Em conclusão, desde muito cedo, veio à tona a problemática da expansão urbana do pólo iniciado na restinga, pois o Lobito é um espaço onde predominam águas interiores, tornando complexa a sua morfologia. Lagoas e mangais (devido à floresta de mangues que existia) condicionavam a implantação de edifícios para albergar os novos habitantes, atraídos aos milhares devido às múltiplas possibilidades de ocupação e de negócios que a construção do Porto e dos caminhos-de-ferro proporcionava.
A solução escolhida foi proceder-se a sucessivos aterros e drenagens das zonas alagadas, conquistando espaço em terra firme, a fim de ali se implantarem novos fogos. Ampliou-se o Compão, nasceram depois a Caponte, o Académico e outros bairros mais ou menos recentes, até chegar-se a uma nova situação de congestionamento urbano. Vozes sensatas defendiam a manutenção dos mangais que eram povoados por colónias de flamingos rosados e garças.
Olhou-se então para o morro da Bela Vista e chegou-se à conclusão de que a solução estava ali. Iniciou-se a ocupação dos terrenos sobranceiros ao morro da Bela Vista, estendendo-se para a zona da Quileva. Estes ofereciam ilimitadas possibilidades de crescimento. Rapidamente foram criadas condições para a fixação de múltiplas industrias nos ramos da construção e reparação naval, metalo-mecânica, alimentos, bebidas, entre outras. Por todo o lado, cresceram as casas comerciais.

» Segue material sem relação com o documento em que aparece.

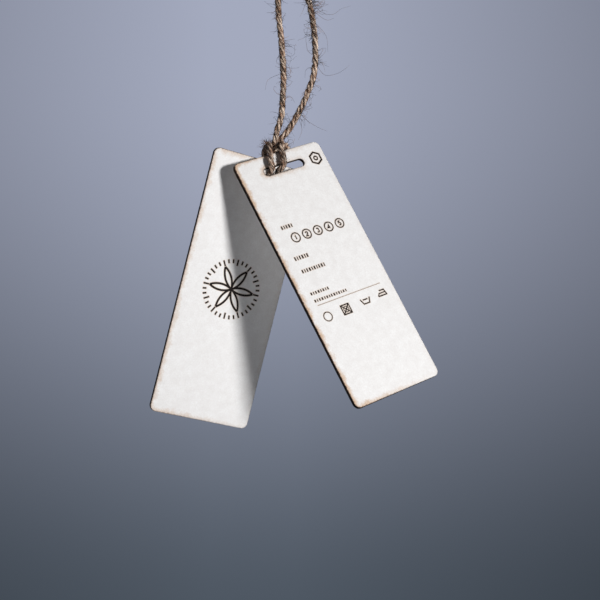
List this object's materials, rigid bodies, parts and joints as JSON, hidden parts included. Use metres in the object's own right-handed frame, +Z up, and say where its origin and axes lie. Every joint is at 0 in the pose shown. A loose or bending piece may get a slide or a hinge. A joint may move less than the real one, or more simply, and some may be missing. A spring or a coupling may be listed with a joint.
{
  "type": "paper id tag",
  "caption": "Pair of narrow board swing tags with slotted heads, hung from one jute twine by a lark's head hitch.",
  "frame": {"origin": "middle of the knot at the top of the twine, which the tags hang from", "axes": "+Z up, -Y towards the viewer of the tags' printed faces, +X to the viewer's right"},
  "size_m": [0.0914, 0.0365, 0.1622],
  "materials": {
    "white_board": "white matt face, laser-cut edges scorched dark brown",
    "jute_twine": "natural three-ply jute with loose fibres"
  },
  "bodies": {
    "twine": {"twine_left_leg": "jute_twine", "twine_right_leg": "jute_twine", "twine_top_knot": "jute_twine"},
    "hitch": {"twine_hitch": "jute_twine"},
    "front_tag": {"front_tag": "white_board"},
    "rear_tag": {"rear_tag": "white_board"}
  },
  "joints": [
    {"name": "hitch_swing", "type": "hinge", "parent": "twine", "child": "hitch", "pos_m": [-0.003, 0.0021, -0.0588], "axis": [1, 0, 0], "range_deg": [-30, 30]},
    {"name": "front_tag_fan", "type": "hinge", "parent": "hitch", "child": "front_tag", "pos_m": [-0.00421, -0.00104, -0.07138], "axis": [-0.4221, 0.8814, -0.2118], "range_deg": [-2, 16]},
    {"name": "rear_tag_fan", "type": "hinge", "parent": "hitch", "child": "rear_tag", "pos_m": [-0.00494, 0.00543, -0.07288], "axis": [-0.3953, 0.8685, 0.299], "range_deg": [-14, 10]}
  ]
}
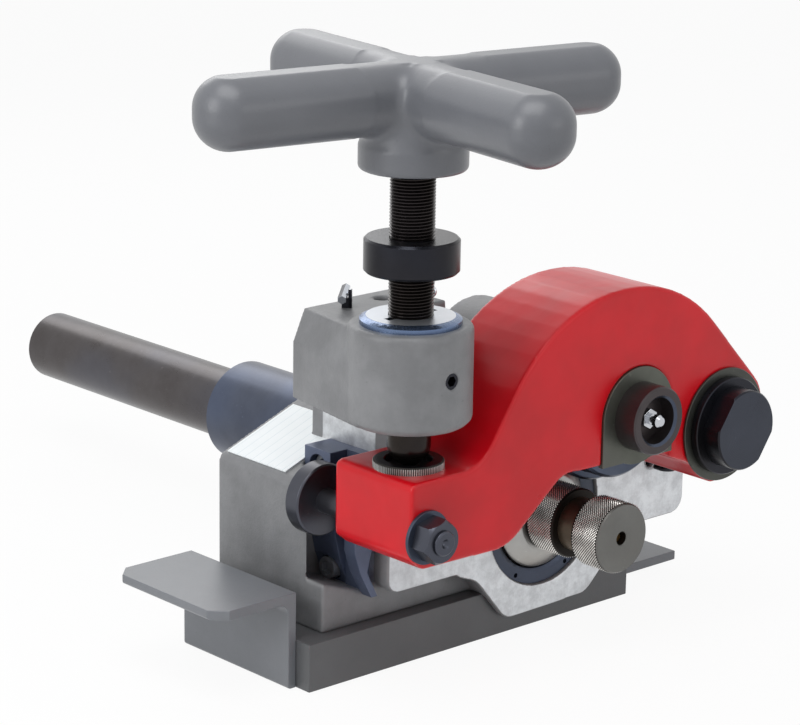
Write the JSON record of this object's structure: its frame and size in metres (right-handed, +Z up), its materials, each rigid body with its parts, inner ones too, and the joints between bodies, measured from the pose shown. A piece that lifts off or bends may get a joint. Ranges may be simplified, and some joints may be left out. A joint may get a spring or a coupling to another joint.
{
  "type": "pipe roll groover",
  "caption": "Hand-fed roll groover for steel pipe: cast frame, red swing arm with groove roll, knurled drive roll on a long shaft, feed screw with cross handle.",
  "frame": {"origin": "centre of the base bar's underside", "axes": "+X along the base bar from the screw to the pivot, -Y to the side of the rolls, +Y along the drive shaft to the machine, +Z up"},
  "size_m": [0.474, 0.762, 0.4095],
  "materials": {
    "bar_steel": "satin grey paint on mild steel",
    "rail_steel": "satin grey paint on angle steel",
    "casting": "grey painted cast iron, front faces machined bare",
    "red_casting": "gloss red paint on cast iron",
    "handle_grey": "satin grey paint on cast iron",
    "black_oxide": "black oxide",
    "blued_steel": "blued steel",
    "bare_steel": "bare turned steel",
    "knurled_steel": "knurled steel",
    "zinc_steel": "bright zinc plate",
    "bearing_steel": "ground bearing steel",
    "bronze": "plain bearing bronze",
    "seal_rubber": "matt nitrile",
    "label_white": "blank white plate"
  },
  "bodies": {
    "frame": {"base_bar": "bar_steel", "left_rail_angle": "rail_steel", "right_rail_angle": "rail_steel", "base_screws": "black_oxide", "frame_casting": "casting", "label_plate": "label_white", "guide_block": "black_oxide", "guide_block_screws": "bare_steel", "feed_nut": "blued_steel", "nut_set_screw": "black_oxide", "gauge_hook": "black_oxide", "eye_pin": "zinc_steel", "pivot_bolt": "black_oxide", "pivot_washer": "blued_steel", "pivot_spacer": "bare_steel", "return_spring": "black_oxide", "front_bearing_outer": "bearing_steel", "front_bearing_balls": "bearing_steel", "rear_bearing_outer": "bearing_steel", "rear_bearing_balls": "bearing_steel", "bearing_retainer": "black_oxide", "rear_seal": "seal_rubber"},
    "drive_line": {"drive_shaft": "blued_steel", "drive_roll": "knurled_steel", "drive_key": "bare_steel", "draw_bolt": "bronze", "shaft_sleeve": "blued_steel", "sleeve_set_screw": "black_oxide", "front_bearing_inner": "bearing_steel", "rear_bearing_inner": "bearing_steel"},
    "arm": {"swing_arm": "red_casting", "pivot_bush": "bronze", "roll_shaft": "black_oxide", "shaft_keeper": "bare_steel", "grease_nipple": "zinc_steel", "guide_stud": "blued_steel", "stud_washer": "blued_steel", "stud_nut": "blued_steel", "pressure_pad": "knurled_steel"},
    "upper_roll": {"groove_roll": "blued_steel", "roll_bushing": "bronze"},
    "screw": {"feed_screw": "black_oxide"},
    "collar": {"depth_collar": "black_oxide", "collar_set_screw": "black_oxide"},
    "cross": {"cross_handle": "handle_grey", "hub_set_screw": "black_oxide"},
    "ring": {"wire_ring": "zinc_steel"}
  },
  "joints": [
    {"name": "drive_spin", "type": "hinge", "parent": "frame", "child": "drive_line", "pos_m": [0.056, 0.1, 0.08], "axis": [0, 1, 0], "continuous": true},
    {"name": "arm_swing", "type": "hinge", "parent": "frame", "child": "arm", "pos_m": [0.146, -0.1, 0.142], "axis": [0, 1, 0], "range_deg": [-5.8, 4.7]},
    {"name": "roll_spin", "type": "hinge", "parent": "arm", "child": "upper_roll", "pos_m": [0.064, -0.1045, 0.163], "axis": [0, 1, 0], "continuous": true},
    {"name": "feed_travel", "type": "slide", "parent": "frame", "child": "screw", "axis": [0, 0, 1], "range_m": [-0.0252, 0.0202]},
    {"name": "collar_travel", "type": "slide", "parent": "screw", "child": "collar", "axis": [0, 0, 1], "range_m": [-0.001, 0.04]},
    {"name": "handle_turn", "type": "hinge", "parent": "screw", "child": "cross", "pos_m": [-0.107, -0.108, 0.386], "axis": [0, 0, 1], "range_deg": [-4500, 3600]},
    {"name": "ring_swing", "type": "hinge", "parent": "frame", "child": "ring", "pos_m": [-0.047, -0.06, 0.247], "axis": [0.866, 0.5, 0], "range_deg": [-70, 70]}
  ],
  "couplings": [
    {"joint": "feed_travel", "follows": "handle_turn", "m_per_rad": 0.00031831},
    {"joint": "arm_swing", "follows": "handle_turn", "ratio": 0.0012581}
  ]
}
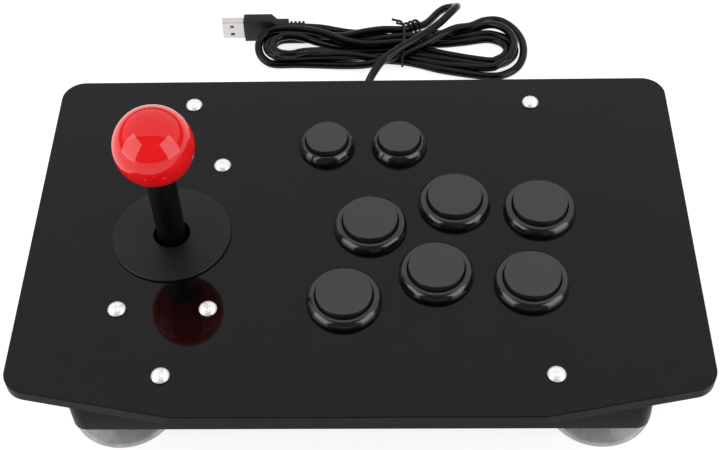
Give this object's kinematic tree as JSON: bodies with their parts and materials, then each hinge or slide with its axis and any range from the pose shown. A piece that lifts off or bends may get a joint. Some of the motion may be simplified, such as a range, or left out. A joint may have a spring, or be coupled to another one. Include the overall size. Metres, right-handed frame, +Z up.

Actualmente, a olhos vistos, há uma tendência de ocupação desenfreada de algumas zonas alagadas, com aterros que não abrangem unicamente as zonas salineiras, mas também lagoas que servem de “habitat” a diversas espécies de aves, entre as quais o conhecido flamingo rosado. Há denuncias da existência de uma “máfia” na venda desses terrenos, mas o administrador municipal, Nelson da Conceição, em entrevista publicada na página ao lado, negou esses rumores. Disse, porém, que foram detectados dois funcionários da administração envolvidos em negociatas de terrenos.